Profesor analizuje też w kontekście rosyjskiej agresji na Ukrainę sytuację gospodarczą w Europie, szczególnie w Niemczech, gdzie sankcje wobec Rosji i odchodzenie od energii atomowej spowodowały drastyczny wzrost cen energii, prowadząc do szybkiej deindustrializacji.
W kontekście Stanów Zjednoczonych, Hanke wyraża obawy o rosnący deficyt fiskalny i możliwość monetyzacji długu, co mogłoby wywołać kolejną falę inflacji, a także omawia szkodliwy wpływ niepewności regulacyjnej wynikającej z polityki celnej.
Ostatecznie, rozmowa dotyka kwestii rosnących nierówności w USA i destabilizującej roli interwencjonizmu w polityce gospodarczej.
Ukraina z problemem korupcji
Według Hanke problem korupcji w Ukrainie jest bardzo poważny i obejmuje zarówno środki humanitarne, jak i wojskowe.
- Jeśli spojrzymy na łączną kwotę pieniędzy wpompowanych w Ukrainę od 2022 roku, to jest to około 360 miliardów dolarów - mówi Hanke w nagraniu wideo i kontynuuje:
– Z tego szacuję, że korupcja wynosi od 15 do 30 procent. Prawdopodobnie bliżej 30 procent. Do takiego wniosku doszli audytorzy w odniesieniu do zaangażowania USA w Afganistanie. Korupcja w Afganistanie wynosiła około 30 procent i myślę, że jest dość zbliżona do tej na Ukrainie - dodaje.

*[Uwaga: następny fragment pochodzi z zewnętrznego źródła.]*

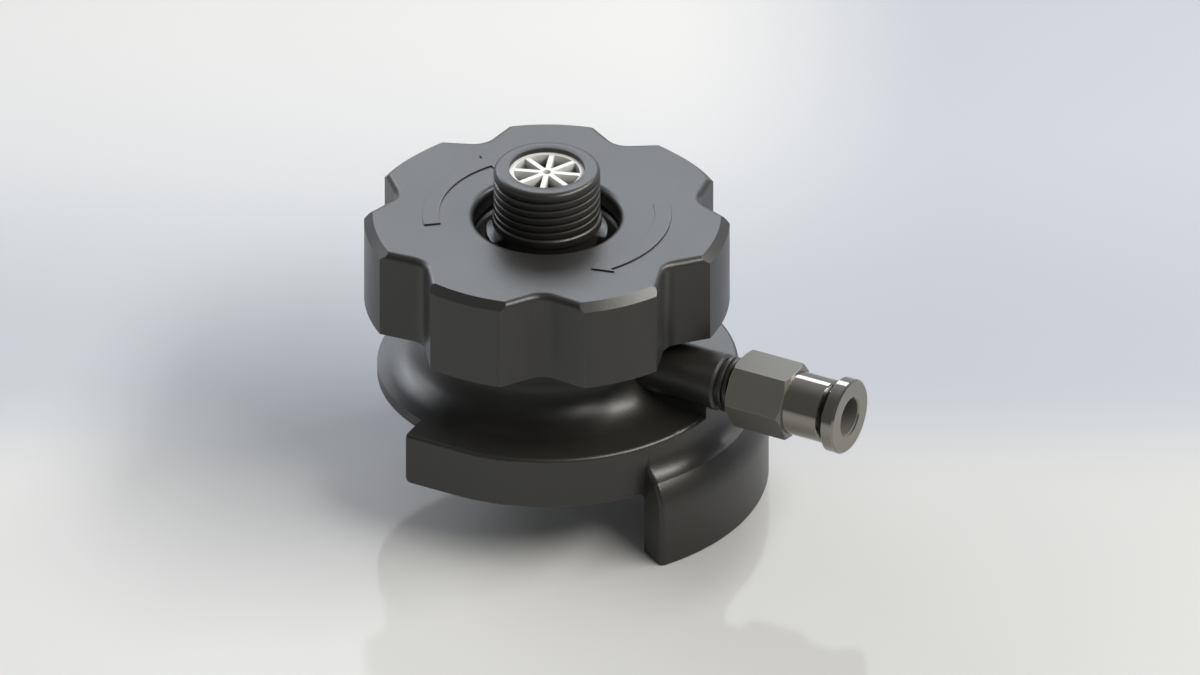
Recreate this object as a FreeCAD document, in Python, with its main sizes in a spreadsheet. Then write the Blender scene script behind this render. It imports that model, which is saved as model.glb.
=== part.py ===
import FreeCAD, Part
import math
import os
import re
import Sketcher
from FreeCAD import Placement, Rotation, Vector

# A keg coupler with a twist knob. The origin is on the coupler's axis, level with the top of the
# keg's neck. +Z points up to the beer outlet, +X along the gas inlet. Lengths are in millimetres.

doc = FreeCAD.newDocument("keg_coupler")

# Driving dimensions

SIZES = {
    # Socket that slides over the flange of the keg's neck
    "socket_radius": 36.2,
    "skirt_wall": 4.7,
    "skirt_drop": 9.3,
    "skirt_mouth": 12.3,
    "rail_reach": 3.2,
    "rail_height": 3.3,
    "flange_thickness": 2.4,
    "rim_fillet": 0.9,
    "skirt_corner": 1.2,
    # Leg at the closed side
    "leg_wall": 6.4,
    "leg_drop": 24.4,
    "leg_angle": 62.0,
    "leg_overlap": 0.6,
    "leg_edge": 1.0,
    "leg_root": 1.8,
    "foot_edge": 0.4,
    "cove_radius": 5.8,
    "brow_radius": 9.0,
    "brow_inset": 2.6,
    "brow_top_drop": 5.2,
    "brow_end_drop": 11.4,
    # Neck and its sleeve
    "shoulder_width": 4.6,
    "neck_height": 16.0,
    "rim_land": 2.8,
    "sleeve_radius": 20.0,
    "sleeve_bore": 15.0,
    "sleeve_height": 17.9,
    "sleeve_edge": 0.5,
    "web_thickness": 4.6,
    "chamber_height": 12.4,
    # Gas boss on the neck
    "gas_height": 9.2,
    "boss_radius": 6.2,
    "boss_length": 43.0,
    "boss_edge": 0.5,
    "boss_web": 8.4,
    "gas_passage": 2.5,
    "shank_length": 14.0,
    # Knob
    "knob_radius": 39.0,
    "knob_bottom": 18.7,
    "knob_top": 38.95,
    "knob_phase": 13.7,
    "lobe_angle": 25.0,
    "lobes": 7,
    "notch_depth": 5.5,
    "notch_turn": 30.2,
    "bevel_height": 1.6,
    "bevel_width": 1.87,
    "notch_round": 1.5,
    "knob_wall": 3.2,
    "knob_plate": 4.0,
    "knob_bore": 15.6,
    "bore_round": 1.5,
    "hub_wall": 3.2,
    "pocket_root_angle": 35.0,
    "pocket_tip_angle": 18.0,
    # Cam sleeve, its slots and the swing of the knob
    "cam_wall": 4.9,
    "knob_swing": 120.0,
    "probe_travel": 8.5,
    "pin_height": 23.4,
    "pin_radius": 1.75,
    "pin_end_gap": 1.38,
    "pin_foot": 9.6,
    "key_width": 4.0,
    "key_depth": 1.4,
    "key_azimuth": 30.0,
    "keys": 2,
    "pin_azimuth": 90.0,
    # Thrust washer and snap ring
    "washer_thickness": 1.0,
    "ring_lift": 1.5,
    "ring_thickness": 1.0,
    "ring_bite": 1.1,
    "ring_width": 2.0,
    "ring_gap_angle": 20.0,
    # Probe
    "tube_radius": 9.0,
    "tube_bore": 6.0,
    "tube_bottom_drop": 6.8,
    "tube_top": 33.0,
    "collar_radius": 11.5,
    "collar_thickness": 2.1,
    "carrier_radius": 14.7,
    "carrier_height": 8.0,
    "carrier_base": 19.5,
    "carrier_edge": 0.6,
    "disc_radius": 13.6,
    "disc_thickness": 1.5,
    "seal_radius": 15.1,
    "seal_thickness": 3.1,
    "seal_round": 0.6,
    "retainer_radius": 10.7,
    "retainer_thickness": 1.2,
    "retainer_length": 4.8,
    "retainer_bore": 4.8,
    "tool_slot_width": 2.0,
    "tool_slot_depth": 0.8,
    # Beer outlet
    "outlet_top": 50.5,
    "outlet_skirt_radius": 11.1,
    "thread_radius": 11.4,
    "thread_start": 39.8,
    "thread_chamfer": 1.2,
    "relief_depth": 0.8,
    "relief_height": 0.9,
    "outlet_collar_radius": 11.7,
    "outlet_collar_height": 1.9,
    "outlet_ear_radius": 13.0,
    "outlet_ear_top": 35.5,
    "outlet_ear_height": 4.0,
    "outlet_ear_angle": 45.0,
    "outlet_ear_phase": 33.5,
    "insert_radius": 8.05,
    "insert_sink": 1.0,
    "insert_height": 4.2,
    "insert_rim": 1.0,
    "insert_hub": 1.7,
    "insert_hole": 0.85,
    "spoke_width": 1.1,
    "spokes": 8,
    "spoke_phase": 19.5,
    "check_chamber": 7.4,
    "ball_radius": 5.5,
    "ball_seat_hole": 4.6,
    "ball_seat_radius": 8.8,
    "ball_seat_height": 1.4,
    "outlet_seal_height": 30.4,
    "outlet_seal_section": 0.82,
    "outlet_seal_groove": 1.65,
    # Seals in the body
    "rod_seal_height": 14.7,
    "rod_seal_section": 1.12,
    "rod_groove_depth": 2.32,
    "rod_groove_height": 2.4,
    "face_seal_inner": 17.3,
    "face_seal_outer": 21.3,
    "face_seal_depth": 2.5,
    "face_seal_stand": 0.8,
    # Gas nipple and its check valve, measured along the gas axis
    "nipple_shank": 4.95,
    "nipple_thread": 6.05,
    "nipple_length": 13.4,
    "nipple_bore": 2.6,
    "nipple_bevel": 0.5,
    "valve_chamber": 10.4,
    "valve_bore": 3.9,
    "valve_flange": 1.5,
    "valve_body": 2.9,
    "valve_lip": 0.9,
    "valve_length": 8.6,
    "valve_wall": 0.7,
    "nipple_washer_thickness": 0.9,
    # Push-in fitting
    "nipple_show": 4.0,
    "hex_length": 13.2,
    "hex_flats": 14.65,
    "hex_bevel": 0.9,
    "barrel_radius": 6.9,
    "barrel_length": 8.6,
    "barrel_bevel": 0.4,
    "fitting_thread": 6.1,
    "fitting_washer_thickness": 1.0,
    "fitting_throat": 2.9,
    "throat_length": 1.6,
    "tube_hole": 4.05,
    "tube_socket": 2.6,
    "pocket_radius": 5.75,
    "tube_seal_section": 0.84,
    "spacer_thickness": 0.9,
    "grab_thickness": 0.4,
    "grab_cone": 0.5,
    "grab_teeth": 12,
    "grab_slot_width": 0.6,
    "guide_length": 3.4,
    "guide_lip_radius": 6.2,
    "guide_lip": 0.2,
    "guide_bore": 4.95,
    "guide_catch": 5.35,
    "guide_catch_length": 1.8,
    # Release collet
    "collet_reach": 2.4,
    "collet_radius": 4.85,
    "collet_barb": 5.2,
    "collet_barb_length": 0.6,
    "collet_stand": 1.2,
    "collet_flange": 3.2,
    "collet_flange_radius": 8.2,
    "collet_chamfer": 0.4,
    # Clearances
    "running_gap": 0.08,
    "seat_gap": 0.05,
    "soft_gap": 0.1,
    "free_gap": 0.3,
    "overcut": 1.0,
}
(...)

To rodzi pytania o przejrzystość i kontrolę nad wydatkami. Ukraińskie władze wielokrotnie deklarowały walkę z korupcją, jednak eksperci wskazują, że nadal jest ona barierą dla efektywnego wykorzystania pomocy.
Podobne sygnały nasiliły się ostatnio, kiedy dzięki operacji „Midas” ujawniono największą aferę korupcyjną w otoczeniu prezydenta Zełenskiego, obejmującą defraudację co najmniej 100 mln dolarów w branży energetycznej.
Narodowe Biuro Antykorupcyjne Ukrainy (NABU) wraz ze Specjalną Prokuraturą Antykorupcyjną odnalazły sieć przestępczą związaną m.in. z bliskim przyjacielem Zełenskiego, Timurem Mindiczem, oraz byłym ministrem sprawiedliwości Hermanem Hałuszczenką.
Skandal wstrząsnął ukraińskim rządem, prowadząc do dymisji kluczowych osób i zaostrzenia walki z korupcją, ale również osłabił wizerunek prezydenta zarówno na scenie krajowej, jak i w oczach Zachodu.
- Afera stanowi potężny problem wizerunkowy dla prezydenta, którego łączą z Mindiczem bliskie relacje towarzyskie. Obniża również wiarygodność Ukrainy na Zachodzie i legitymizację Zełenskiego wewnątrz kraju. Przy tym jest kolejną odsłoną trwającej od kilku miesięcy konfrontacji Biura Prezydenta (BP) ze służbami antykorupcyjnymi - informował w listopadzie br. Ośrodek Studiów Wschodnich.
Kontekst i kontrowersje
Z pewnością w kontekście tych najnowszych informacji pojawiają się w świecie analityków głosy takie, jak przytoczony wyżej wywiad byłego doradcy prezydenta Reagana. Jego wypowiedzi z pewnością nie przyczynią się do wzrostu popularności prof. Hanke w Kijowie.
Po swoich wcześniejszych wypowiedziach prof. znalazł się na oficjalnej ukraińskiej liście osób i mediów, które - według tamtejszych władz - mogą szerzyć narracje zgodne z rosyjską propagandą, choć sami autorzy listy zaznaczają, że nie oznacza to oskarżeń o bycie agentami rosyjskimi.
Na tej samej liście są też m. in. Jeffrey Sachs czy Tucker Carlson, a także aktor Steven Seagal.
W ocenie Ukrainy na listę trafiają ci, którzy „rozpowszechniają narracje zgodne z rosyjską propagandą” próbując jednocześnie „manipulować opinią publiczną na Ukrainie”.